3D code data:
***

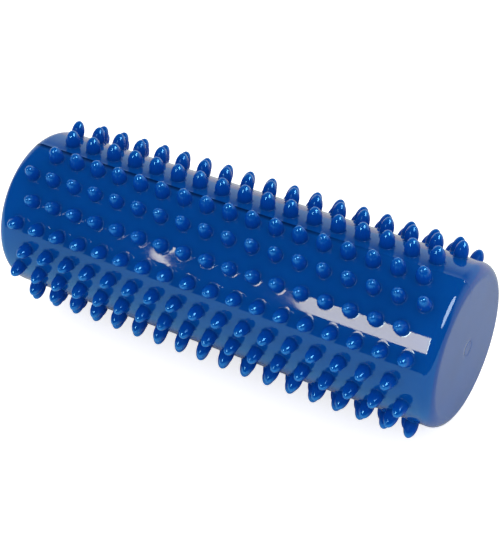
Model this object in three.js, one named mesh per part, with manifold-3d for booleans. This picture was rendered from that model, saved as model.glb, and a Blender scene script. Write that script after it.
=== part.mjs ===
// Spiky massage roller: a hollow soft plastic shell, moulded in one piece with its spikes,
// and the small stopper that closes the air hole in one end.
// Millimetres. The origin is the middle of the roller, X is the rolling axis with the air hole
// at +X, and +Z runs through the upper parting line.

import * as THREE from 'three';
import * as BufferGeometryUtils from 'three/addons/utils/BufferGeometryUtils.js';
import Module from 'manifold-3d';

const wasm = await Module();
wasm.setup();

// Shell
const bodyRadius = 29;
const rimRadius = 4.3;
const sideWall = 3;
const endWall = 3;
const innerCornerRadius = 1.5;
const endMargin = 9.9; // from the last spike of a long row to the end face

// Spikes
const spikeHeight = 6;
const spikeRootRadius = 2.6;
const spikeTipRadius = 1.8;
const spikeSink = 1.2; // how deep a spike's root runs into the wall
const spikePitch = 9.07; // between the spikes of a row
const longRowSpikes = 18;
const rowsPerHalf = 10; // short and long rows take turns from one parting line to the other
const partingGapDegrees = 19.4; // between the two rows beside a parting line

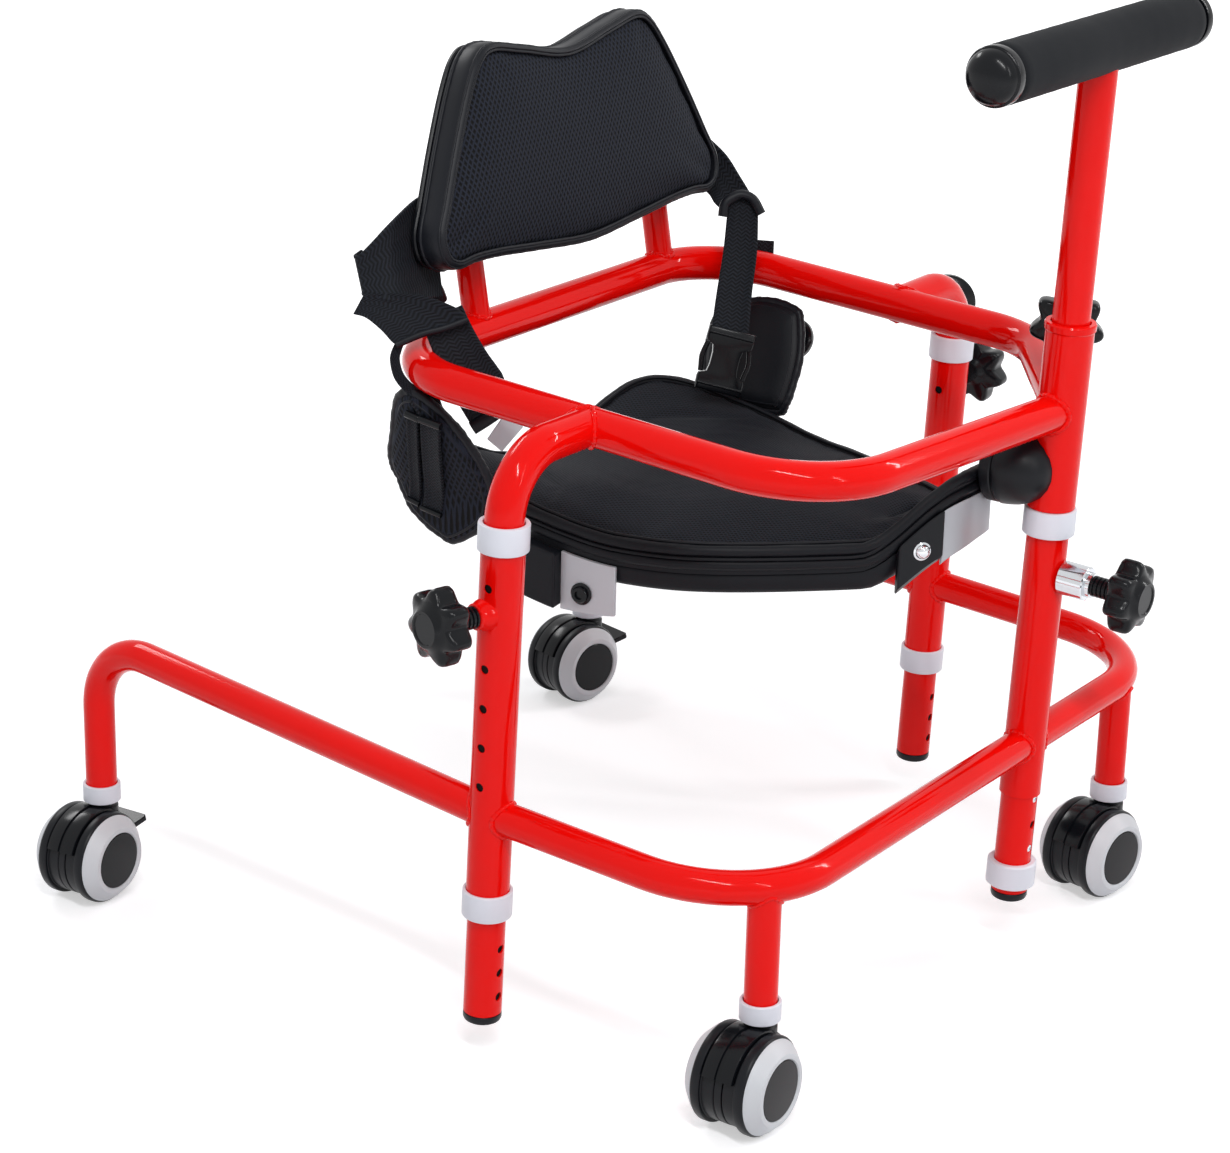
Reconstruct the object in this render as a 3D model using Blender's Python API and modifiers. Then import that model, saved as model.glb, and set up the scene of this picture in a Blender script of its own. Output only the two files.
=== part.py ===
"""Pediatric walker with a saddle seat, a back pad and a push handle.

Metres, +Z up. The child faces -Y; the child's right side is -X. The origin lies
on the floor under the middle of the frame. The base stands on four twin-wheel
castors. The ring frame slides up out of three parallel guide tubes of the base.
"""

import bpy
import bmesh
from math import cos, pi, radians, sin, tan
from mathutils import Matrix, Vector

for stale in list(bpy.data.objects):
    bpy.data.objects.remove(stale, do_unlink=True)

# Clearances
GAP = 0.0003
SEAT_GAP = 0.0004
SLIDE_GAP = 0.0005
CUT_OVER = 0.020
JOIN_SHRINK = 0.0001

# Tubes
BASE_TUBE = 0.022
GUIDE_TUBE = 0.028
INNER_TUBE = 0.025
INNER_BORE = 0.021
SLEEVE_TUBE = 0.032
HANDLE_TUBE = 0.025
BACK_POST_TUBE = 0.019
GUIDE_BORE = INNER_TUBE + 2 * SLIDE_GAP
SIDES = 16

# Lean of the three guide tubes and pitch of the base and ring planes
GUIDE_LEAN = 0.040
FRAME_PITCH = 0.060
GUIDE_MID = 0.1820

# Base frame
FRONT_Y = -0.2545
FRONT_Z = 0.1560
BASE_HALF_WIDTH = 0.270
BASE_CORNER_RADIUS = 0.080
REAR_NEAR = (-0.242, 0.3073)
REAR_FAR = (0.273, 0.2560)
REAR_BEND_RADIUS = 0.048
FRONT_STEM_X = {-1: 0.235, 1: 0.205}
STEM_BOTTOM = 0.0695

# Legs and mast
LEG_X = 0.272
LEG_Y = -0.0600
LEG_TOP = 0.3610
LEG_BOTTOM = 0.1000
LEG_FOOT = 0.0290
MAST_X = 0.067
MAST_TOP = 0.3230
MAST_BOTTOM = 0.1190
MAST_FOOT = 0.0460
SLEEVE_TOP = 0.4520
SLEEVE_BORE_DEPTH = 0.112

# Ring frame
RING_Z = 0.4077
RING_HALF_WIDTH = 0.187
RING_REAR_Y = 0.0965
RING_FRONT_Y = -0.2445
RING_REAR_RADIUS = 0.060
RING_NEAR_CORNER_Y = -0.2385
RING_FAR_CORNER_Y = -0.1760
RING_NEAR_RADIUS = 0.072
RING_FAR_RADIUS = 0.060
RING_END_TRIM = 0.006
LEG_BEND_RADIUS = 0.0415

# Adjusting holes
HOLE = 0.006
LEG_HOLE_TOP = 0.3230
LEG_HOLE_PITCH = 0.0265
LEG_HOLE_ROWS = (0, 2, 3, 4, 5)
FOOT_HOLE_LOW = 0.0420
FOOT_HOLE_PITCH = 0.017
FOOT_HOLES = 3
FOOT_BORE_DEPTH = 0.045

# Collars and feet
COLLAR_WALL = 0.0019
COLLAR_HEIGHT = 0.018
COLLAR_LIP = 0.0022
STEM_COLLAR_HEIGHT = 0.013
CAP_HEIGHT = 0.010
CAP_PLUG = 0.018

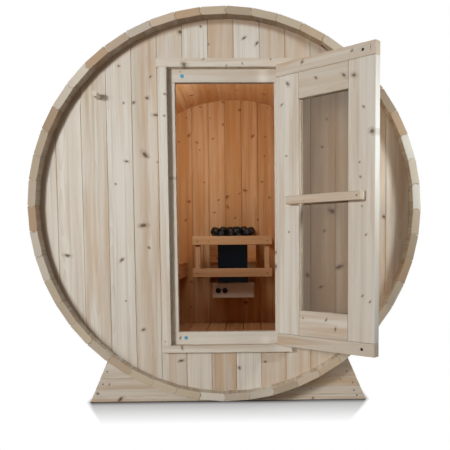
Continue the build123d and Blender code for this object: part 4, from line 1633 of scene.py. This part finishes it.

***

» What to work on: Give again the lines from the one with "Reconstruct the object" to the one with "STEM_BOTTOM = 0.0695", both lines included, exactly and with no other line.

» Solution for this task:
Reconstruct the object in this render as a 3D model using Blender's Python API and modifiers. Then import that model, saved as model.glb, and set up the scene of this picture in a Blender script of its own. Output only the two files.
=== part.py ===
"""Pediatric walker with a saddle seat, a back pad and a push handle.

Metres, +Z up. The child faces -Y; the child's right side is -X. The origin lies
on the floor under the middle of the frame. The base stands on four twin-wheel
castors. The ring frame slides up out of three parallel guide tubes of the base.
"""

import bpy
import bmesh
from math import cos, pi, radians, sin, tan
from mathutils import Matrix, Vector

for stale in list(bpy.data.objects):
    bpy.data.objects.remove(stale, do_unlink=True)

# Clearances
GAP = 0.0003
SEAT_GAP = 0.0004
SLIDE_GAP = 0.0005
CUT_OVER = 0.020
JOIN_SHRINK = 0.0001

# Tubes
BASE_TUBE = 0.022
GUIDE_TUBE = 0.028
INNER_TUBE = 0.025
INNER_BORE = 0.021
SLEEVE_TUBE = 0.032
HANDLE_TUBE = 0.025
BACK_POST_TUBE = 0.019
GUIDE_BORE = INNER_TUBE + 2 * SLIDE_GAP
SIDES = 16

# Lean of the three guide tubes and pitch of the base and ring planes
GUIDE_LEAN = 0.040
FRAME_PITCH = 0.060
GUIDE_MID = 0.1820

# Base frame
FRONT_Y = -0.2545
FRONT_Z = 0.1560
BASE_HALF_WIDTH = 0.270
BASE_CORNER_RADIUS = 0.080
REAR_NEAR = (-0.242, 0.3073)
REAR_FAR = (0.273, 0.2560)
REAR_BEND_RADIUS = 0.048
FRONT_STEM_X = {-1: 0.235, 1: 0.205}
STEM_BOTTOM = 0.0695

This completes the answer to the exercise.